Whether symbolism translates into lived experience depends on institutional practice. Yet from an architectural standpoint, the renaming aligns the built form with a declared civic ethos.
The Future of South Block
With the PMO’s relocation, South Block and North Block are slated for adaptive reuse as museums. This transition is architecturally significant. It allows heritage structures to be preserved as cultural artifacts while freeing contemporary governance from spatial limitations imposed by early 20th-century design.
The shift acknowledges that historic buildings can be honored without constraining modern administrative function—a pragmatic yet respectful architectural stance.

A Defining Moment in India’s Administrative Architecture
Seva Teerth stands at the intersection of politics, urban planning, and architectural transformation. It represents a conscious attempt to reimagine how state power is housed and expressed.
For architects, the project invites important questions:
- How should democratic governance be spatially articulated in the 21st century?
- Can architecture reinforce administrative efficiency?
- What balance should exist between symbolism and systems performance?

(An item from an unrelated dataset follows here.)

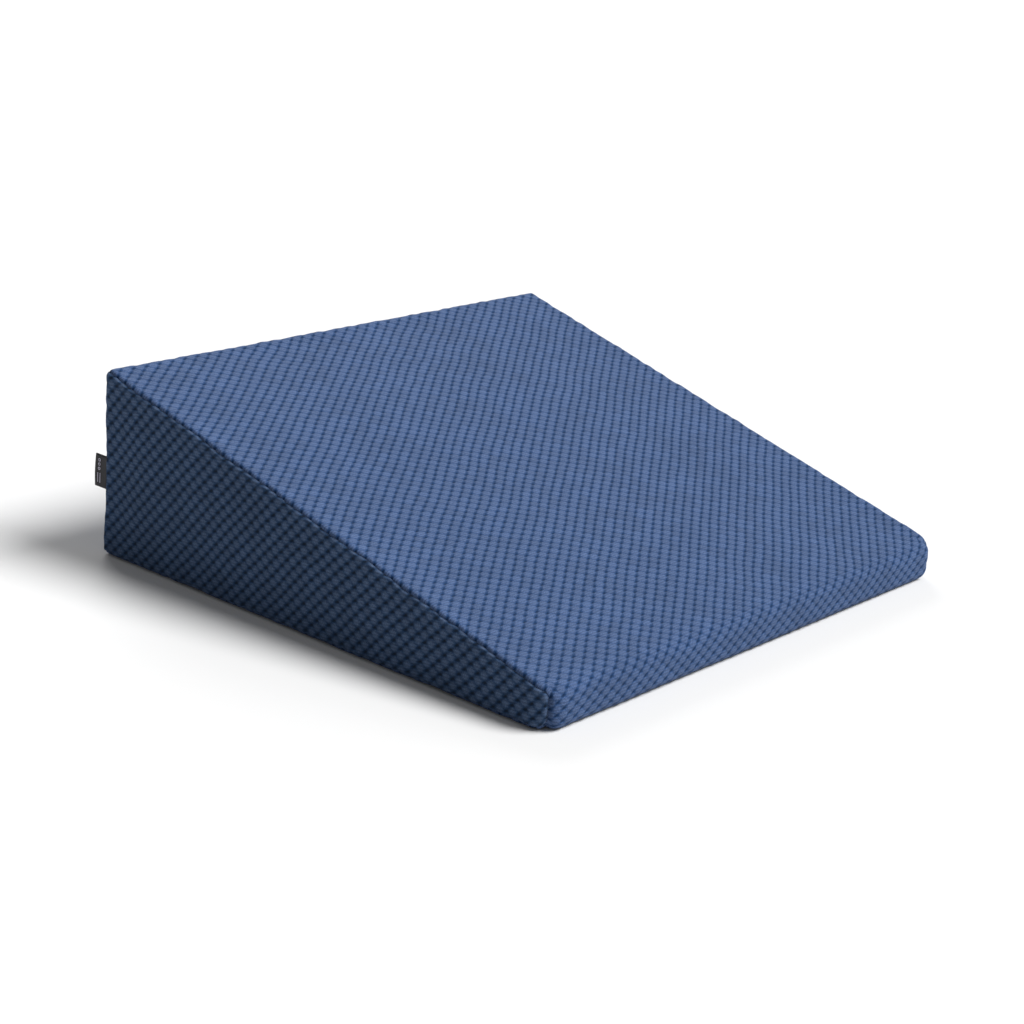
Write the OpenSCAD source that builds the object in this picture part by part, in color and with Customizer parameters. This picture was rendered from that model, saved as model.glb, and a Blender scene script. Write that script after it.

Seva Teerth answers these not through ornament, but through infrastructure.
As India continues to redefine its institutional landscape, this building may well be remembered less for its façade and more for what it enabled—a streamlined, technologically integrated, and symbolically reframed center of executive governance.
In that sense, Seva Teerth is not just a new office complex. It is a case study in how architecture evolves alongside the state it serves.